[3D code data]
--------

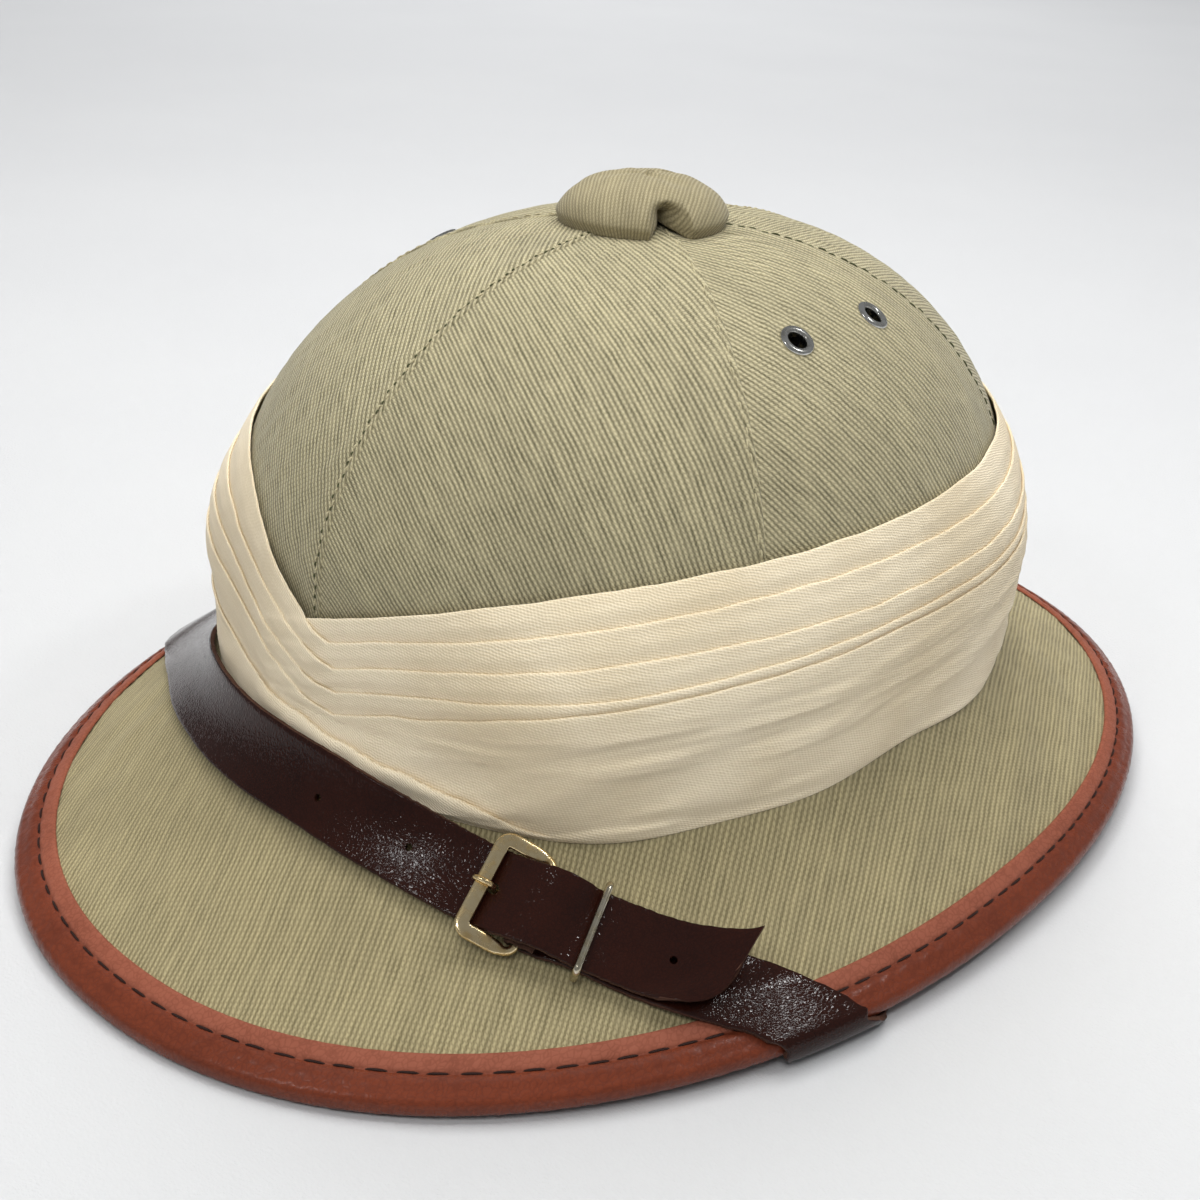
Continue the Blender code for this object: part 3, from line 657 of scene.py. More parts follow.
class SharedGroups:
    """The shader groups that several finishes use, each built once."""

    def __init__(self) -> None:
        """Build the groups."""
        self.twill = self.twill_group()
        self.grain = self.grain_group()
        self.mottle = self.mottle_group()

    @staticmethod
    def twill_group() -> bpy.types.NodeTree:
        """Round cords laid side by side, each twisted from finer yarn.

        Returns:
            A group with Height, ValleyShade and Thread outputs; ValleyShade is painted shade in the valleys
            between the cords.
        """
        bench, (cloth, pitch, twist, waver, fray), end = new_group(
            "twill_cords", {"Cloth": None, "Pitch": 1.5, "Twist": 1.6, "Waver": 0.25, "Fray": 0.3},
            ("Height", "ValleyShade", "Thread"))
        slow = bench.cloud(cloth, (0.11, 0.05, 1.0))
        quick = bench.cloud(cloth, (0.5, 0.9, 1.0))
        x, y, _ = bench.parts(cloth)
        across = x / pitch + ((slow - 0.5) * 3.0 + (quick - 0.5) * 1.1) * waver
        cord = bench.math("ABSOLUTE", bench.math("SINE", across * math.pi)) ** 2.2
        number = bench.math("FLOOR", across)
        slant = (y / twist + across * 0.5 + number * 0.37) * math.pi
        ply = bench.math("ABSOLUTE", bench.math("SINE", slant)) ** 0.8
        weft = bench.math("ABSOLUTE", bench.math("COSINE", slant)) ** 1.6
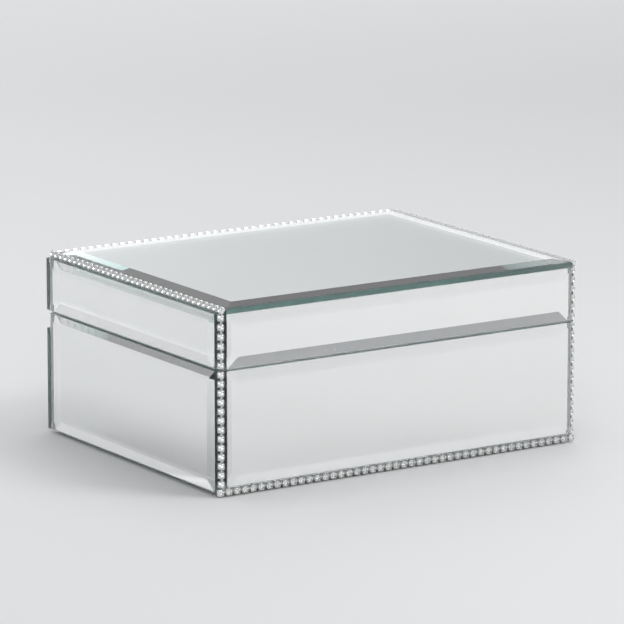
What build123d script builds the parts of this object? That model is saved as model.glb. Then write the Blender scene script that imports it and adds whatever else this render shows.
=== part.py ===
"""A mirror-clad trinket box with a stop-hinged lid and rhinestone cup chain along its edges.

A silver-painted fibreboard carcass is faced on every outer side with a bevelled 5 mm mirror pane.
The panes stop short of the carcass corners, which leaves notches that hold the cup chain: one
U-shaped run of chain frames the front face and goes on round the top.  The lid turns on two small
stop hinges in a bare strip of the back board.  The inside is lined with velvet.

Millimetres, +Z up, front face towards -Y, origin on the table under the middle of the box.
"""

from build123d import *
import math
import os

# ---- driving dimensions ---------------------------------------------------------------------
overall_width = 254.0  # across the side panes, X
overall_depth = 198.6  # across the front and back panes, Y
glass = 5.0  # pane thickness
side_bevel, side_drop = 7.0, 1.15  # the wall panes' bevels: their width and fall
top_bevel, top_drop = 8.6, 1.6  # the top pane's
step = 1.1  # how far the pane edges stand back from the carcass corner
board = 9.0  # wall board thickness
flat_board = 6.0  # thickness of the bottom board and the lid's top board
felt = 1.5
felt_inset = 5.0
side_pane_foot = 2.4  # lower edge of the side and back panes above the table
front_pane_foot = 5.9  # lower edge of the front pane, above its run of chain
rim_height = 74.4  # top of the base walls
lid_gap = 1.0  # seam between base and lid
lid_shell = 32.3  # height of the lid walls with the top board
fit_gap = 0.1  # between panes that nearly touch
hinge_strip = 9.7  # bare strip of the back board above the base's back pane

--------

_What this task involves_
Set every line of the listing down word for word.

_Result for this exercise_
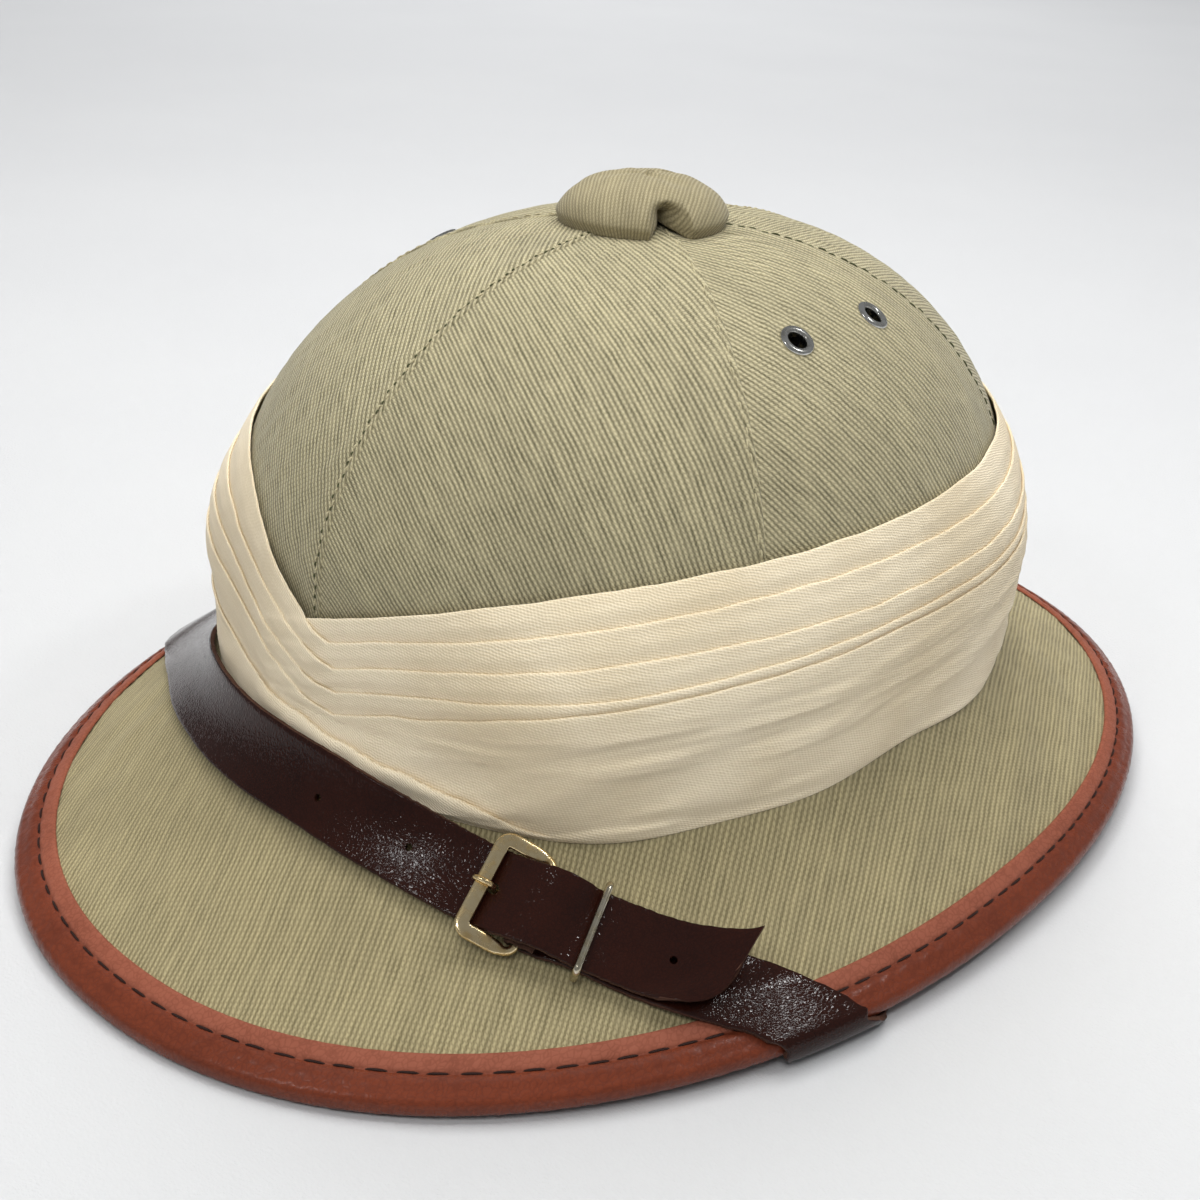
Continue the Blender code for this object: part 3, from line 657 of scene.py. More parts follow.
class SharedGroups:
    """The shader groups that several finishes use, each built once."""

    def __init__(self) -> None:
        """Build the groups."""
        self.twill = self.twill_group()
        self.grain = self.grain_group()
        self.mottle = self.mottle_group()

    @staticmethod
    def twill_group() -> bpy.types.NodeTree:
        """Round cords laid side by side, each twisted from finer yarn.

        Returns:
            A group with Height, ValleyShade and Thread outputs; ValleyShade is painted shade in the valleys
            between the cords.
        """
        bench, (cloth, pitch, twist, waver, fray), end = new_group(
            "twill_cords", {"Cloth": None, "Pitch": 1.5, "Twist": 1.6, "Waver": 0.25, "Fray": 0.3},
            ("Height", "ValleyShade", "Thread"))
        slow = bench.cloud(cloth, (0.11, 0.05, 1.0))
        quick = bench.cloud(cloth, (0.5, 0.9, 1.0))
        x, y, _ = bench.parts(cloth)
        across = x / pitch + ((slow - 0.5) * 3.0 + (quick - 0.5) * 1.1) * waver
        cord = bench.math("ABSOLUTE", bench.math("SINE", across * math.pi)) ** 2.2
        number = bench.math("FLOOR", across)
        slant = (y / twist + across * 0.5 + number * 0.37) * math.pi
        ply = bench.math("ABSOLUTE", bench.math("SINE", slant)) ** 0.8
        weft = bench.math("ABSOLUTE", bench.math("COSINE", slant)) ** 1.6
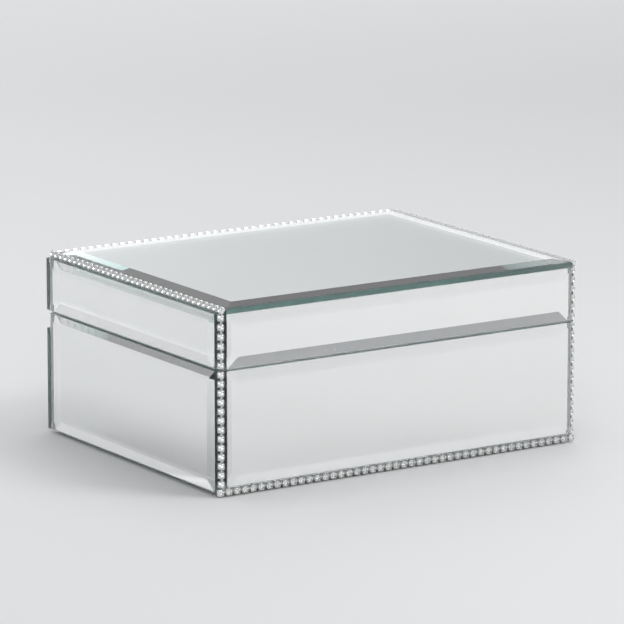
What build123d script builds the parts of this object? That model is saved as model.glb. Then write the Blender scene script that imports it and adds whatever else this render shows.
=== part.py ===
"""A mirror-clad trinket box with a stop-hinged lid and rhinestone cup chain along its edges.

A silver-painted fibreboard carcass is faced on every outer side with a bevelled 5 mm mirror pane.
The panes stop short of the carcass corners, which leaves notches that hold the cup chain: one
U-shaped run of chain frames the front face and goes on round the top.  The lid turns on two small
stop hinges in a bare strip of the back board.  The inside is lined with velvet.

Millimetres, +Z up, front face towards -Y, origin on the table under the middle of the box.
"""

from build123d import *
import math
import os

# ---- driving dimensions ---------------------------------------------------------------------
overall_width = 254.0  # across the side panes, X
overall_depth = 198.6  # across the front and back panes, Y
glass = 5.0  # pane thickness
side_bevel, side_drop = 7.0, 1.15  # the wall panes' bevels: their width and fall
top_bevel, top_drop = 8.6, 1.6  # the top pane's
step = 1.1  # how far the pane edges stand back from the carcass corner
board = 9.0  # wall board thickness
flat_board = 6.0  # thickness of the bottom board and the lid's top board
felt = 1.5
felt_inset = 5.0
side_pane_foot = 2.4  # lower edge of the side and back panes above the table
front_pane_foot = 5.9  # lower edge of the front pane, above its run of chain
rim_height = 74.4  # top of the base walls
lid_gap = 1.0  # seam between base and lid
lid_shell = 32.3  # height of the lid walls with the top board
fit_gap = 0.1  # between panes that nearly touch
hinge_strip = 9.7  # bare strip of the back board above the base's back pane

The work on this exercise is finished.